How to score a fiancee with a nice rack

I think it's telling that the only tears of joy that were shed on the night we got engaged (New Year's Eve) were by M, and they were not over the beauty of the vintage ring I'd bought her, but over the rack of lamb I made her, long before the ring made an appearance. This bodes well for our future. I intend to make her many, many more meals... I can't necessarily say the same about buying her diamonds. (Sorry, love.)
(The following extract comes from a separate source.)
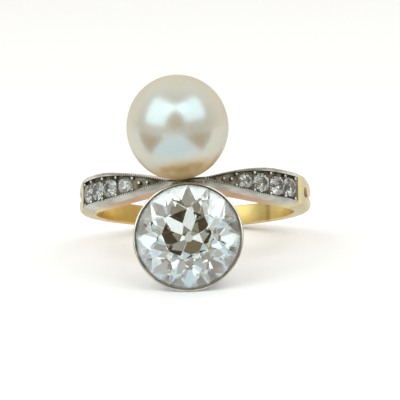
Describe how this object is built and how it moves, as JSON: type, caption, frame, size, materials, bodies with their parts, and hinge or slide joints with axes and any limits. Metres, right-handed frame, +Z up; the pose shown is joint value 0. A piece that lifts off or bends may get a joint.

This was my second try at duplicating the smoked paprika rack of lamb we had at Daniel on M's thirtieth birthday, and I think I did it. I wanted to bread the lamb, but I didn't want to give up a seared flavor, so here's what I did:

Smoked Paprika Rack of Lamb

Rack of lamb, two bones per person, trimmed of excess fat.
Bread crumbs from one fete biscottate per person (or substitute 2 tbsp plain bread crumbs)
1/4 tsp smoked paprika per person
1 tsp butter per person, melted

flour seasoned with salt
1 egg, beaten.
Salt and pepper

1.) Heat a cast iron griddle or skillet on the stove. Cut the rack of lamb (fresh from the fridge) into portions of two bones each, and season generously with salt and pepper.
2.) When the pan is very hot, sear each side of the lamb shank just until brown (no more than 30 seconds), then remove to a plate to cool. Doing this with the lamb straight from the fridge will make sure they just sear, rather than cooking.
3.) Combine crumbs, paprika, and butter, in that order, and toss until well-combined.
4.) Holding by the bones, dredge the lamb in flour, then egg, then the paprika bread crumbs. Set on a roasting pan, bones arced down and leave out to come up to room temperature.
5.) Preheat oven to 375. Serve appetizers. (We had Prince Edward Island mussels with garlic, white wine, and olive oil.)
6.) Place lamb in oven, roast at 375 until internal temp reads 135 F, about 12-15 minutes.
7.) Before serving, slice in half between the two bones, arranging on the plate so that one crusted and one carved side is up.

I served it with simple steamed asparagus and butter, with a nice Rioja on the side. M cried. A better compliment I couldn't imagine. Well, agreeing to marry me later that night was probably a little better.